A case of déjà vu
Imagine this: A group of non-union teachers sue the state and a teachers union over fees they are forced to pay to the union. The non-union teachers don’t like unions and believe that the First Amendment shields them from having to support the union in any way. The union and the state argue that the fees are necessary for the state to maintain proper labor relations with its public employee workforce, and to make sure that all employees who benefit from collective bargaining chip in to cover the costs. The Supreme Court considers the arguments of both sides and makes a decision. That decision will be used by state and local governments and public sector unions to dictate agreements and contracts for years to come.
You’ll notice something key missing from what’s been described above—namely, the outcome of the Supreme Court’s decision—and that’s to prove a point. The scenario above can be used to describe both what is happening this term as the Court considers the case Friedrichs v. California Teachers Association, and what happened nearly 40 years ago in the case Abood v. Detroit Board of Education. The only difference is that we know the outcome of the earlier case, Abood: The Court unanimously upheld the rights of workers to organize, and of unions to collect the “fair share” fees needed to represent all workers effectively. In all other respects, the present-day case, Friedrichs, is the same. So, shouldn’t the outcome in Friedrichs be the same as the outcome in Abood?

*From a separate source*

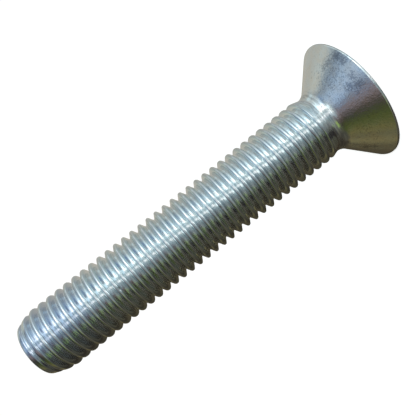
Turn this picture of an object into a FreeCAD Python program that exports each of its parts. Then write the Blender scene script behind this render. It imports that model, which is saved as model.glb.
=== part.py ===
import FreeCAD, Part
import math
import os
import Sketcher

# Countersunk bolt, one piece of steel: cold-headed, then the thread is rolled on up to the neck.
# Frame: origin at the centre of the flat head face, thread pointing up along +Z, millimetres.

os.makedirs("parts", exist_ok=True)
doc = FreeCAD.newDocument("countersunk_bolt")
sheet = doc.addObject("Spreadsheet::Sheet", "sizes")

# Driving dimensions: name, value, what it is.
SIZES = [
    ("overall_length", 68.5, "head face to tip"),
    ("head_diameter", 23.2, "across the rim of the head"),
    ("rim_land", 0.32, "straight band between the head face and the cone"),
    ("cone_angle", 91.4, "full angle of the countersunk cone, in degrees"),
    ("neck_fillet", 3.5, "radius between the cone and the neck"),
    ("neck_diameter", 10.94, "plain neck, as thick as the blank was before rolling"),
    ("neck_length", 0.25, "plain neck between that fillet and the swell of the thread"),
    ("swell_length", 1.1, "length over which the neck swells to the crests"),
    ("thread_diameter", 11.93, "over the crests"),
    ("thread_pitch", 1.75, "rise of one right-hand turn"),
    ("groove_lead", 0.83, "from the end of the swell to the first full groove"),
    ("fade_turns", 1.5, "turns over which the groove fades out on the neck"),
    ("tip_diameter", 9.57, "flat end of the tip"),
    ("tip_taper", 3.1, "length of the tapered lead-in"),
    ("socket_width", 8.0, "hexagon socket, across its flats"),
    ("socket_depth", 4.6, "depth of the hexagon"),
    ("mouth_margin", 0.18, "bevelled mouth of the socket, past the hexagon's corners"),
    ("mouth_angle", 120.0, "full angle of that bevel, in degrees"),
    ("point_ledge", 0.2, "flat at the bottom of the hexagon, around the punch's cone"),
    ("point_angle", 120.0, "full angle of that cone, in degrees"),
]
for row, (name, value, note) in enumerate(SIZES, start=1):
    sheet.set(f"A{row}", name)
    sheet.set(f"B{row}", str(value))
    sheet.set(f"C{row}", note)
    sheet.setAlias(f"B{row}", name)
doc.recompute()

# The 60-degree metric thread form, as shares of its pitch.
GROOVE_DEPTH = 0.61343
ROOT_FLAT = 1 / 6
FLANK_TILT = 30
# The cutting section reaches this much past the crests, so that it leaves no skin on them.
OVERSHOOT = 0.05

body = doc.addObject("PartDesign::Body", "countersunk_bolt")
body.Label = "countersunk_bolt"


def size(name):
    """A driving dimension as it stands in the sheet."""
    return float(sheet.get(name))


def new_sketch(name, role):
    """A sketch on one of the body's own origin planes."""
    sketch = body.newObject("Sketcher::SketchObject", name)
    plane = next(f for f in body.Origin.OriginFeatures if f.Role == role)
    sketch.AttachmentSupport = [(plane, "")]
    sketch.MapMode = "FlatFace"
    sketch.Visibility = False
    return sketch


def constrain(sketch, kind, *geometry):
    return sketch.addConstraint(Sketcher.Constraint(kind, *geometry))


def chain(sketch, points, closed=False):
    """Straight edges from point to point, joined end to start."""
    ends = points[1:] + points[:1] if closed else points[1:]
    edges = []
    for start, end in zip(points, ends):
        a = FreeCAD.Vector(*start, 0)
        b = FreeCAD.Vector(*end, 0)
        edges.append(sketch.addGeometry(Part.LineSegment(a, b)))
    for first, second in zip(edges, edges[1:]):
        constrain(sketch, "Coincident", first, 2, second, 1)
    if closed:
        constrain(sketch, "Coincident", edges[-1], 2, edges[0], 1)
    return edges


def circle(x, y, radius):
    return Part.Circle(FreeCAD.Vector(x, y, 0), FreeCAD.Vector(0, 0, 1), radius)


def bind(sketch, name, formula, kind, *geometry):
    """A named dimension of the sketch, tied to the sheet."""
    index = constrain(sketch, kind, *geometry)
    sketch.renameConstraint(index, name)
    sketch.setExpression(f"Constraints.{name}", formula)


def across(sketch, name, formula, edge, end):
    """Distance of an edge's end from the bolt's axis."""
    now = sketch.getPoint(edge, end).x
    bind(sketch, name, formula, "DistanceX", -1, 1, edge, end, now)


def up(sketch, name, formula, edge, end):
    """Height of an edge's end above the head face."""
    now = sketch.getPoint(edge, end).y
    bind(sketch, name, formula, "DistanceY", -1, 1, edge, end, now)


def rise(sketch, name, formula, edge):
    """Height that one edge climbs."""
    now = sketch.getPoint(edge, 2).y - sketch.getPoint(edge, 1).y
    bind(sketch, name, formula, "DistanceY", edge, 1, edge, 2, now)


def settle(sketch):
    """Solve the sketch, which has to be fully constrained."""
    doc.recompute()
    if sketch.solve() != 0 or not sketch.FullyConstrained:
        raise RuntimeError(f"{sketch.Name} is not fully constrained")


# The headed blank: half its outline from the head face to the tip, as thick as the crests
# where the thread comes. The places below are first guesses, which the bound sizes then hold.
length = size("overall_length")
head_radius = size("head_diameter") / 2
neck_radius = size("neck_diameter") / 2
neck_fillet = size("neck_fillet")
crest_radius = size("thread_diameter") / 2
cone_tilt = math.radians(size("cone_angle") / 2)
cone_rise = (head_radius - neck_radius) / math.tan(cone_tilt)
fillet_top = size("rim_land") + cone_rise + neck_fillet * math.tan(cone_tilt / 2)
fillet_centre = (neck_radius + neck_fillet, fillet_top)
cone_top = (
    fillet_centre[0] - neck_fillet * math.cos(cone_tilt),
    fillet_centre[1] - neck_fillet * math.sin(cone_tilt),
)
neck_top = fillet_top + size("neck_length")
thread_start = neck_top + size("swell_length")

outline = new_sketch("bolt_outline", "XZ_Plane")
head_points = [(0, length), (0, 0), (head_radius, 0), (head_radius, size("rim_land")), cone_top]
axis, face, rim, cone = chain(outline, head_points)
shank_points = [
    (neck_radius, fillet_top),
    (neck_radius, neck_top),
    (crest_radius, thread_start),
    (crest_radius, length - size("tip_taper")),
    (size("tip_diameter") / 2, length),
    (0, length),
]
neck, swell, crests, taper, tip = chain(outline, shank_points)
fillet_circle = circle(*fillet_centre, neck_fillet)
fillet_edge = Part.ArcOfCircle(fillet_circle, math.pi, math.pi + cone_tilt)
fillet_arc = outline.addGeometry(fillet_edge)

for edge in (axis, rim, neck, crests):
    constrain(outline, "Vertical", edge)
for edge in (face, tip):
    constrain(outline, "Horizontal", edge)
constrain(outline, "Coincident", face, 1, -1, 1)
constrain(outline, "Coincident", tip, 2, axis, 1)
constrain(outline, "Tangent", cone, 2, fillet_arc, 2)
constrain(outline, "Tangent", fillet_arc, 1, neck, 1)
bind(outline, "neck_fillet", "sizes.neck_fillet", "Radius", fillet_arc, neck_fillet)
cone_slope = math.pi / 2 + cone_tilt
bind(outline, "cone_slope", "90 + sizes.cone_angle / 2", "Angle", cone, cone_slope)
across(outline, "head_radius", "sizes.head_diameter / 2", rim, 2)
across(outline, "neck_radius", "sizes.neck_diameter / 2", neck, 2)
across(outline, "crest_radius", "sizes.thread_diameter / 2", crests, 1)
across(outline, "tip_radius", "sizes.tip_diameter / 2", tip, 1)
up(outline, "rim_land", "sizes.rim_land", rim, 2)
up(outline, "overall_length", "sizes.overall_length", tip, 1)
rise(outline, "neck_length", "sizes.neck_length", neck)
rise(outline, "swell_length", "sizes.swell_length", swell)
rise(outline, "tip_taper", "sizes.tip_taper", taper)

# A reference dimension: the outline works out where the full crests start.
start_mark = constrain(outline, "DistanceY", -1, 1, crests, 1, thread_start)
outline.renameConstraint(start_mark, "thread_start")
outline.setDriving(start_mark, False)
settle(outline)

blank = body.newObject("PartDesign::Revolution", "headed_blank")
blank.Profile = outline
blank.ReferenceAxis = (outline, ["V_Axis"])
blank.Angle = 360
doc.recompute()

# The hexagon socket, punched into the head face with two flats facing X.
hexagon = new_sketch("socket_hexagon", "XY_Plane")
corner_radius = size("socket_width") / 2 / math.cos(math.pi / 6)
corner_turns = [math.pi * (i / 3 - 1 / 6) for i in range(6)]
corner_points = [(corner_radius * math.cos(t), corner_radius * math.sin(t)) for t in corner_turns]
sides = chain(hexagon, corner_points, closed=True)
corners = hexagon.addGeometry(circle(0, 0, corner_radius), True)
constrain(hexagon, "Coincident", corners, 3, -1, 1)
for side in sides:
    constrain(hexagon, "PointOnObject", side, 1, corners)
for side in sides[1:]:
    constrain(hexagon, "Equal", sides[0], side)
constrain(hexagon, "Vertical", sides[0])
across(hexagon, "flat", "sizes.socket_width / 2", sides[0], 1)
settle(hexagon)

socket = body.newObject("PartDesign::Pocket", "socket")
socket.Profile = hexagon
socket.Reversed = True
socket.setExpression("Length", "sizes.socket_depth")
doc.recompute()


def cone_cut(name, radius, foot, angle, radius_formula, foot_formula, angle_formula):
    """A cone turned out of the bolt about its axis, its wide end towards the head face."""
    sketch = new_sketch(f"{name}_section", "XZ_Plane")
    tilt = math.radians(angle / 2)
    corner_list = [(0, foot), (0, foot + radius / math.tan(tilt)), (radius, foot)]
    on_axis, slope, base = chain(sketch, corner_list, closed=True)
    constrain(sketch, "Vertical", on_axis)
    constrain(sketch, "Horizontal", base)
    constrain(sketch, "PointOnObject", on_axis, 1, -2)
    up(sketch, "foot", foot_formula, base, 1)
    across(sketch, "radius", radius_formula, base, 1)
    bind(sketch, "slope", f"{angle_formula} / 2 - 90", "Angle", slope, tilt - math.pi / 2)
    settle(sketch)
    cut = body.newObject("PartDesign::Groove", name)
    cut.Profile = sketch
    cut.ReferenceAxis = (sketch, ["V_Axis"])
    cut.Angle = 360
    doc.recompute()
    return cut


# The punch's shallow cone below the hexagon.
point = cone_cut(
    "socket_point",
    size("socket_width") / 2 - size("point_ledge"),
    size("socket_depth"),
    size("point_angle"),
    "sizes.socket_width / 2 - sizes.point_ledge",
    "sizes.socket_depth",
    "sizes.point_angle",
)
# The bevel that breaks the socket's corners at the head face.
bevel = cone_cut(
    "socket_mouth",
    corner_radius + size("mouth_margin"),
    0,
    size("mouth_angle"),
    "sizes.socket_width / 2 / cos(30 deg) + sizes.mouth_margin",
    "0",
    "sizes.mouth_angle",
)

# Section of the thread groove on the +X side: a V with a flat root.
pitch = size("thread_pitch")
root_radius = crest_radius - GROOVE_DEPTH * pitch
mouth_radius = crest_radius + OVERSHOOT * pitch
groove_height = thread_start + size("groove_lead")
half_root = ROOT_FLAT / 2 * pitch
flank = math.radians(FLANK_TILT)
half_mouth = half_root + (mouth_radius - root_radius) * math.tan(flank)
section_points = [
    (root_radius, groove_height - half_root),
    (mouth_radius, groove_height - half_mouth),
    (mouth_radius, groove_height + half_mouth),
    (root_radius, groove_height + half_root),
]
section = new_sketch("groove_section", "XZ_Plane")
lower_flank, mouth, upper_flank, root = chain(section, section_points, closed=True)
for edge in (mouth, root):
    constrain(section, "Vertical", edge)
place = "(bolt_outline.Constraints.thread_start / 1 mm + sizes.groove_lead)"
crest = "sizes.thread_diameter / 2"
bind(section, "lower_flank", f"-{FLANK_TILT}", "Angle", lower_flank, -flank)
bind(section, "upper_flank", f"180 + {FLANK_TILT}", "Angle", upper_flank, math.pi + flank)
across(section, "root_radius", f"{crest} - {GROOVE_DEPTH} * sizes.thread_pitch", root, 1)
across(section, "mouth_radius", f"{crest} + {OVERSHOOT} * sizes.thread_pitch", mouth, 1)
up(section, "root_top", f"{place} + {ROOT_FLAT / 2} * sizes.thread_pitch", root, 1)
up(section, "root_bottom", f"{place} - {ROOT_FLAT / 2} * sizes.thread_pitch", root, 2)
settle(section)


def helix(name, mode, **formulas):
    """The groove's section cut along a right-hand helix about the bolt's axis."""
    cut = body.newObject("PartDesign::SubtractiveHelix", name)
    cut.Profile = section
    cut.ReferenceAxis = (section, ["V_Axis"])
    cut.Mode = mode
    for sizing, formula in formulas.items():
        cut.setExpression(sizing, formula)
    return cut


# The thread, from its first full groove to past the tip.
thread = helix(
    "thread",
    "pitch-height-angle",
    Pitch="sizes.thread_pitch",
    Height=f"sizes.overall_length - {place} + sizes.thread_pitch",
)
doc.recompute()

# Its run-out: the groove winds on towards the head and climbs out of the metal on the neck.
run_out = helix(
    "thread_run_out",
    "height-turns-growth",
    Turns="sizes.fade_turns",
    Height="sizes.fade_turns * sizes.thread_pitch",
    Growth=f"{GROOVE_DEPTH} * sizes.thread_pitch / sizes.fade_turns",
)
run_out.Reversed = True
doc.recompute()

# Every feature has to have worked, and every cut has to have taken metal away.
for item in doc.Objects:
    if "Invalid" in item.State or "Error" in item.State:
        raise RuntimeError(f"{item.Name} failed: {item.State}")
metal = blank.Shape.Volume
for cut in (socket, point, bevel, thread, run_out):
    if cut.Shape.Volume >= metal:
        raise RuntimeError(f"{cut.Name} cut nothing")
    metal = cut.Shape.Volume
bolt = body.Shape
if bolt.isNull() or not bolt.isValid() or len(bolt.Solids) != 1:
    raise RuntimeError("the bolt is not one valid solid")
bolt.exportStep(f"parts/{body.Label}.step")
print(f"{body.Label}: {metal:.1f} mm3, {len(bolt.Faces)} faces")
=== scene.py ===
import math

import bmesh
import bpy
from mathutils import Matrix, Vector


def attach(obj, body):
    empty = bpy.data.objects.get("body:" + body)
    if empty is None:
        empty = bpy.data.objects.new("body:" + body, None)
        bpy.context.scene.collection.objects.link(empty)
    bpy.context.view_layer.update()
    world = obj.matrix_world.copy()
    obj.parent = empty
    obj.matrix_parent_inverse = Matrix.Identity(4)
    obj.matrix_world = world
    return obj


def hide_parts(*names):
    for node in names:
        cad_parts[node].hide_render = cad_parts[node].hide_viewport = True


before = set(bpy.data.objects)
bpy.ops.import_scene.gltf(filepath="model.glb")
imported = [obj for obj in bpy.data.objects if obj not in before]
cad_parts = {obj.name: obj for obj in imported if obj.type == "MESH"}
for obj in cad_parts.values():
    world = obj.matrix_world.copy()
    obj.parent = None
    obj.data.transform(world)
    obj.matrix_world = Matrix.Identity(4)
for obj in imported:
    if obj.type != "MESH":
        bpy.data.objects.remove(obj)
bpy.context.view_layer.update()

# The rolled thread
# The real shank is drawn steel wire. Two flat dies roll a coarse right-hand thread on it, which leaves
# rounded crests, and the groove runs out of the metal just above the plain neck. The dies also press
# a taper of about three turns at the tip, where the crests get lower.

MM = 0.001
PITCH = 1.75 * MM
FIRST_FULL_GROOVE = 9.938 * MM
FLANK_SLOPE = math.tan(math.radians(60))
SHANK_START = 7.0 * MM
SHANK_END = 68.5 * MM
TAPER_POWER = 1.25
NECK_SHARE_OF_ROUNDING = 0.04
BROKEN_EDGE_HEIGHT = 0.22 * MM
BROKEN_EDGE_DEPTH = 0.14 * MM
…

Consistent rulings in these two cases are important not just for the sake of logic. The Supreme Court’s decision in Abood resolved important First Amendment issues and gave state and local governments a blueprint for structuring labor relations with their public employees. It has become the basis for tens of thousands of contracts and collective bargaining agreements over the years. It has allowed public sector unions to continue to provide important negotiation, grievance, and training services for all public employees, regardless of union membership. And in many instances, the decision has allowed state and local governments to continue providing vital services to the public without disruption.
So what gives? Why is the Supreme Court now hearing a case that has the potential to throw all of this out the window? The parties haven’t changed (non-union members vs. state and union). The issues that Abood resolved haven’t changed (non-union members’ First Amendment rights vs. unions’ need for fair-share fees). The magnitude of the potential consequences of the Court’s decision hasn’t changed. The Constitution hasn’t changed. So what has?
The Supreme Court, that’s what. No justice that decided Abood in 1977 still sits on the Court today. In their place are four justices (Ginsburg, Breyer, Sotomayor, and Kagan) who have consistently upheld the rights of everyday people, including working families. On the other hand, the other new justices (Alito, Kennedy, Scalia, Thomas, and Chief Justice Roberts) have routinely ruled in favor of powerful interests, especially large corporations who want to expand their rights at the expense of individual people. One of these more conservative justices, Justice Samuel Alito, has expressed in writing that he’s so sure that Abood was wrongly decided that he is willing to jeopardize the stability of public sector labor relations in some of the largest states and municipalities in the country. The question facing the Court at oral argument for Friedrichs, then, is whether such judicial recklessness will prevail.
 See Harris v. Quinn, 134 S. Ct. 2618 (2014); Knox v. SEIU, 132 S. Ct. 2277 (2012).